GOAL
Output, please, exactly those lines of the listing that come before the line with "return self.noise(1.0, 3, self.mapped(tuple(scale)))", along with that line itself.

□ □ □ □ □

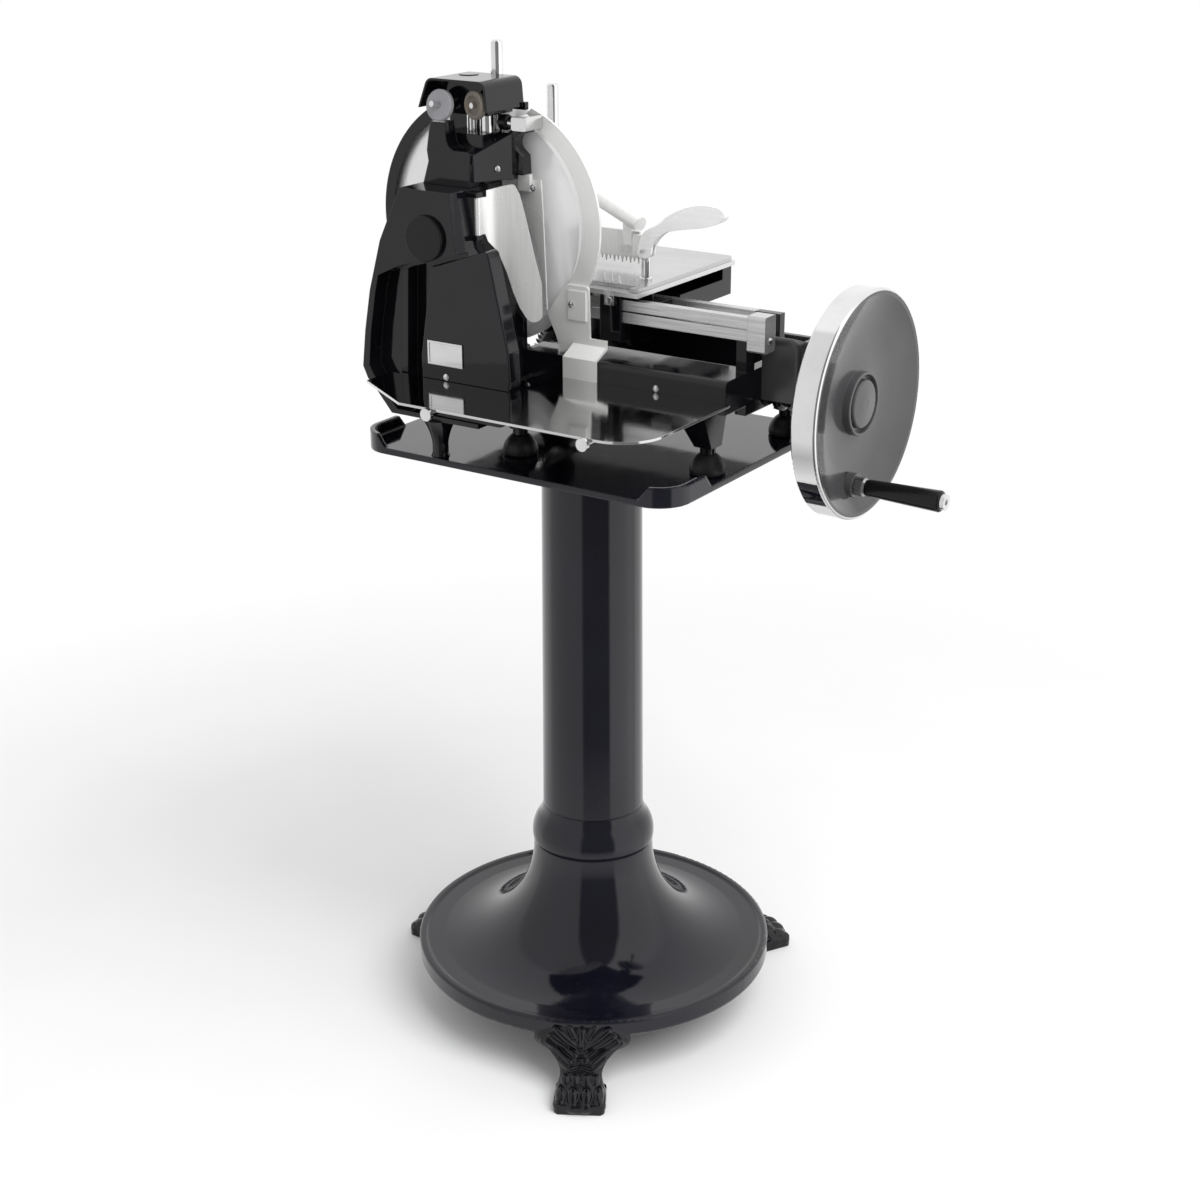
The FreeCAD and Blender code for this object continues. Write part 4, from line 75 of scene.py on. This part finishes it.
class Graph:
    """A material's node tree with short calls for the nodes that repeat."""

    def __init__(self, name):
        self.material = bpy.data.materials.new(name)
        self.material.use_nodes = True
        self.tree = self.material.node_tree
        self.tree.nodes.clear()
        self.out = self.tree.nodes.new("ShaderNodeOutputMaterial")
        self.place = self.add("ShaderNodeTexCoord").outputs["Object"]

    def add(self, kind, **settings):
        made = self.tree.nodes.new(kind)
        for key, value in settings.items():
            setattr(made, key, value)
        return made

    def link(self, source, target):
        self.tree.links.new(source, target)

    def mapped(self, scale, location=(0, 0, 0)):
        """The object's coordinates, scaled and then moved."""
        mapping = self.add("ShaderNodeMapping")
        mapping.inputs["Scale"].default_value = scale
        mapping.inputs["Location"].default_value = location
        self.link(self.place, mapping.inputs["Vector"])
        return mapping.outputs["Vector"]

    def length(self, vector):
        made = self.add("ShaderNodeVectorMath", operation="LENGTH")
        self.link(vector, made.inputs[0])
        return made.outputs["Value"]

    def noise(self, scale, detail=3.0, place=None, rough=0.5):
        made = self.add("ShaderNodeTexNoise")
        made.inputs["Scale"].default_value = scale
        made.inputs["Detail"].default_value = detail
        made.inputs["Roughness"].default_value = rough
        self.link(place or self.place, made.inputs["Vector"])
        return made.outputs["Fac"]

    def lines(self, along, across, stretched):
        """Noise drawn out to fine lines along one axis, with its scales across and along."""
        scale = [across, across, across]
        scale["xyz".index(along)] = stretched
        return self.noise(1.0, 3, self.mapped(tuple(scale)))

    def rings(self, centre, along, scale):
        """Noise with fine rings round an axis through the given centre."""
        flat = [1.0, 1.0, 1.0]
        flat["xyz".index(along)] = 0.0
        moved = self.mapped(tuple(flat), tuple(-c * f for c, f in zip(centre, flat)))
        made = self.add("ShaderNodeTexNoise", noise_dimensions="1D")
        made.inputs["Scale"].default_value = scale
        made.inputs["Detail"].default_value = 3.0
        self.link(self.length(moved), made.inputs["W"])
        return made.outputs["Fac"]

    def spread(self, value, low, high, from_low=0.3, from_high=0.7):
        """A value between two limits, brought to between low and high."""
        made = self.add("ShaderNodeMapRange")
        made.inputs["From Min"].default_value = from_low
        made.inputs["From Max"].default_value = from_high
        made.inputs["To Min"].default_value = low
        made.inputs["To Max"].default_value = high
        self.link(value, made.inputs["Value"])
        return made.outputs["Result"]

    def tint(self, value, low, high, from_low=0.3, from_high=0.7):
        """A colour between low and high, chosen by a value between two limits."""
        ramp = self.add("ShaderNodeValToRGB")
        for stop, place, colour in zip(ramp.color_ramp.elements, (from_low, from_high),
                                       (low, high)):
            stop.position = place
            stop.color = (*colour, 1)
        self.link(value, ramp.inputs["Fac"])
        return ramp.outputs["Color"]

    def rounded(self, radius):
        """Normals of edges rounded to a radius."""
        made = self.add("ShaderNodeBevel", samples=4)
        made.inputs["Radius"].default_value = radius
        return made.outputs["Normal"]

    def bump(self, height, strength, distance, before=None):
        made = self.add("ShaderNodeBump")
        made.inputs["Strength"].default_value = strength
        made.inputs["Distance"].default_value = distance
        self.link(height, made.inputs["Height"])
        if before is not None:
            self.link(before, made.inputs["Normal"])
        return made.outputs["Normal"]

    def principled(self, colour, roughness, normal, **sockets):
        """A principled shader, with its other sockets by name and _ for a space."""
        made = self.add("ShaderNodeBsdfPrincipled")
        self.link(colour, made.inputs["Base Color"])
        self.link(roughness, made.inputs["Roughness"])
        self.link(normal, made.inputs["Normal"])
        for key, value in sockets.items():
            made.inputs[key.replace("_", " ")].default_value = value
        return made.outputs["BSDF"]

    def mixed(self, share, first, second):
        made = self.add("ShaderNodeMixShader")
        for socket, source in zip(made.inputs, (share, first, second)):
            self.link(source, socket)
        return made.outputs["Shader"]

    def finished(self, shader):
        self.link(shader, self.out.inputs["Surface"])
        return self.material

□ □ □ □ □

WORKED SOLUTION
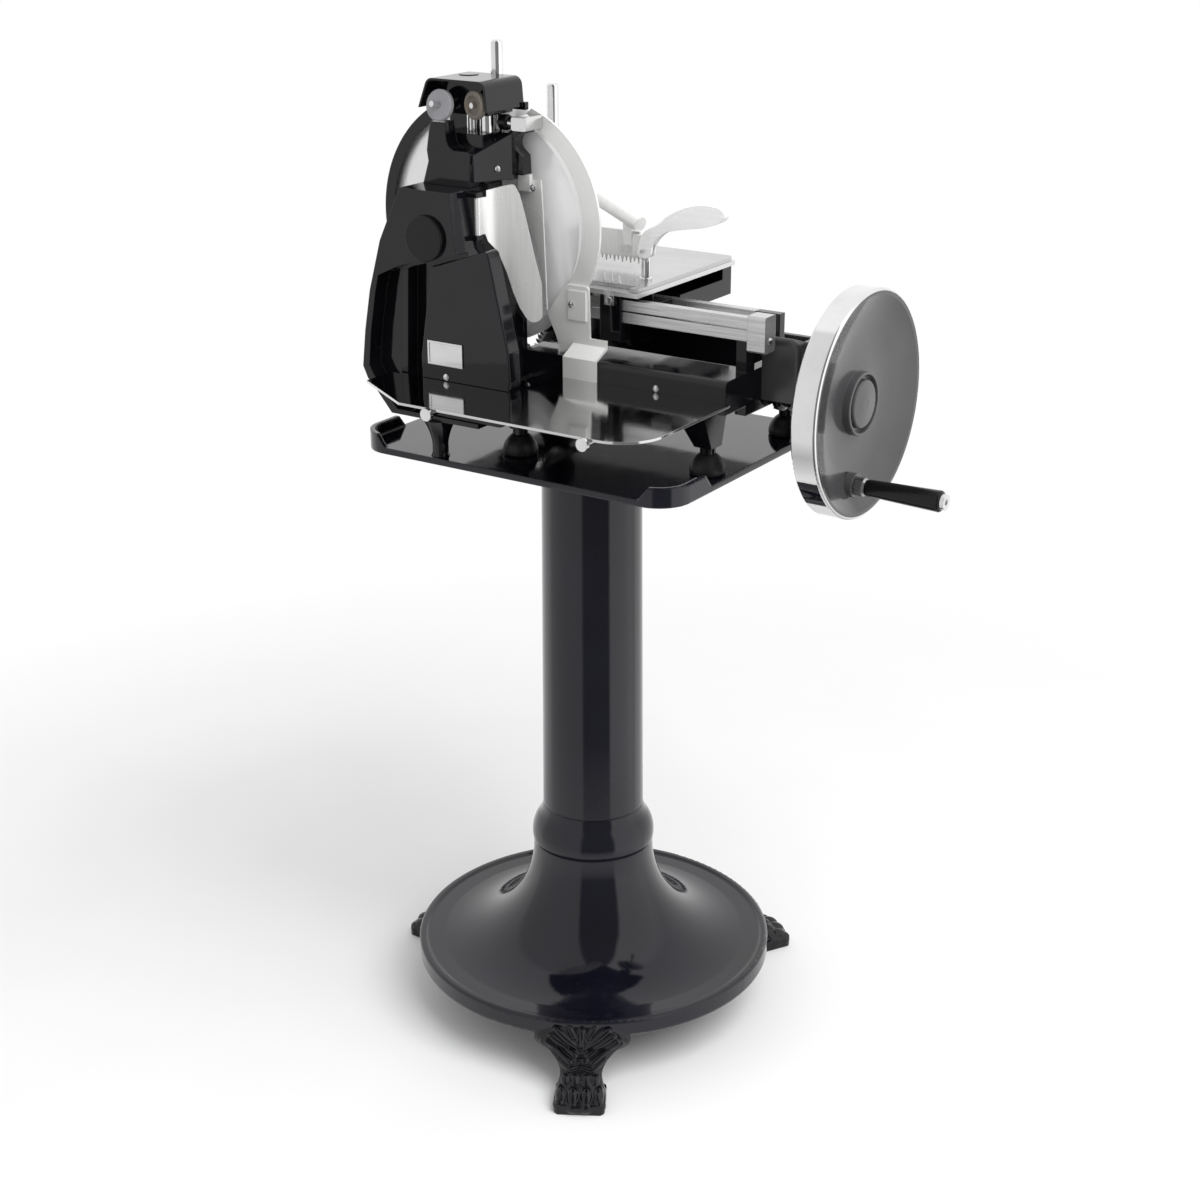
The FreeCAD and Blender code for this object continues. Write part 4, from line 75 of scene.py on. This part finishes it.
class Graph:
    """A material's node tree with short calls for the nodes that repeat."""

    def __init__(self, name):
        self.material = bpy.data.materials.new(name)
        self.material.use_nodes = True
        self.tree = self.material.node_tree
        self.tree.nodes.clear()
        self.out = self.tree.nodes.new("ShaderNodeOutputMaterial")
        self.place = self.add("ShaderNodeTexCoord").outputs["Object"]

    def add(self, kind, **settings):
        made = self.tree.nodes.new(kind)
        for key, value in settings.items():
            setattr(made, key, value)
        return made

    def link(self, source, target):
        self.tree.links.new(source, target)

    def mapped(self, scale, location=(0, 0, 0)):
        """The object's coordinates, scaled and then moved."""
        mapping = self.add("ShaderNodeMapping")
        mapping.inputs["Scale"].default_value = scale
        mapping.inputs["Location"].default_value = location
        self.link(self.place, mapping.inputs["Vector"])
        return mapping.outputs["Vector"]

    def length(self, vector):
        made = self.add("ShaderNodeVectorMath", operation="LENGTH")
        self.link(vector, made.inputs[0])
        return made.outputs["Value"]

    def noise(self, scale, detail=3.0, place=None, rough=0.5):
        made = self.add("ShaderNodeTexNoise")
        made.inputs["Scale"].default_value = scale
        made.inputs["Detail"].default_value = detail
        made.inputs["Roughness"].default_value = rough
        self.link(place or self.place, made.inputs["Vector"])
        return made.outputs["Fac"]

    def lines(self, along, across, stretched):
        """Noise drawn out to fine lines along one axis, with its scales across and along."""
        scale = [across, across, across]
        scale["xyz".index(along)] = stretched
        return self.noise(1.0, 3, self.mapped(tuple(scale)))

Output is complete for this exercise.